Have you ever promised yourself that you’d dive headfirst into something new, only to find yourself overwhelmed and ultimately ready to give up? You’re not alone and we’ve all been there. The enthusiasm to make a change in our lives is great but the approach matters. So, rule #1 when starting a new habit: make it easy.
Let’s talk about the art of starting (and maintaining) a new habit.
Picture this: A newcomer at our gym is fired up to change their life for the better. They haven’t trained in years but now want to commit to training every single day. They also plan on overhauling their entire diet to speed up results. My advice? Please don’t do that. While their passion and motivation are commendable, we know that such drastic leaps are unsustainable.

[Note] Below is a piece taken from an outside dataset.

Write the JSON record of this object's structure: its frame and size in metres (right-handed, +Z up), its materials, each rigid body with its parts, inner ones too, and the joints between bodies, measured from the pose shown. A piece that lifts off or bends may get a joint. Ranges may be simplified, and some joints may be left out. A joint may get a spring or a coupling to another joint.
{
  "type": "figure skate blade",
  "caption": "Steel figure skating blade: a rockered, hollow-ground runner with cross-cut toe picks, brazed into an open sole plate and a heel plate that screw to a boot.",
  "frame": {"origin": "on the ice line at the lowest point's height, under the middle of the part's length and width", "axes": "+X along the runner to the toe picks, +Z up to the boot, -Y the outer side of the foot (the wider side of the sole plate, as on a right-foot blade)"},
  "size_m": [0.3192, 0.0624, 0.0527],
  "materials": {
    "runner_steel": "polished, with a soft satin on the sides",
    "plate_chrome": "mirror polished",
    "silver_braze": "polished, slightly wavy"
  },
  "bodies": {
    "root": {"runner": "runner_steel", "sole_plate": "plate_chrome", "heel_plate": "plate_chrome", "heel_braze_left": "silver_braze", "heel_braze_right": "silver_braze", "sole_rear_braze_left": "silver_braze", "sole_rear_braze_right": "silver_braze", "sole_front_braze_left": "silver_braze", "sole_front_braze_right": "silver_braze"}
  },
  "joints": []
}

Reflect on your own experiences – how often have you gone from zero to hero and genuinely maintained the momentum? How long did that previous diet last? Or running three times a week? Or reading a new book every week? This isn’t a personal attack; I’m talking about my own habits I haven’t stuck to that I said I would.
To truly embed a new habit, you need to start simple and incrementally build from there.
Want to change your diet? Begin with breakfast. Ensure you’re not skipping it and that you’re getting in enough protein. Master that for a month, then consider the next tweak.
Been out of the fitness game for a while? Diving headfirst into training every day isn’t as simple or easy as it might sound, no matter how tempting. Starting with three days a week is already a big step. Once you’re comfortable there, you can consider upping the ante.
One analogy I absolutely love when thinking about habits is comparing them to compound interest. Day to day, you might feel like your efforts aren’t amounting too much. But extend that timeline to a month, even years, and the cumulative effect can be enormous. And remember, this compounding applies to the value of good habits and the cost of bad ones.
So, if you’re on the cusp of beginning a new chapter, as weird as it sounds, probably do less first. Simplicity is your best friend, whether it’s nutrition, fitness, or any other personal development endeavour.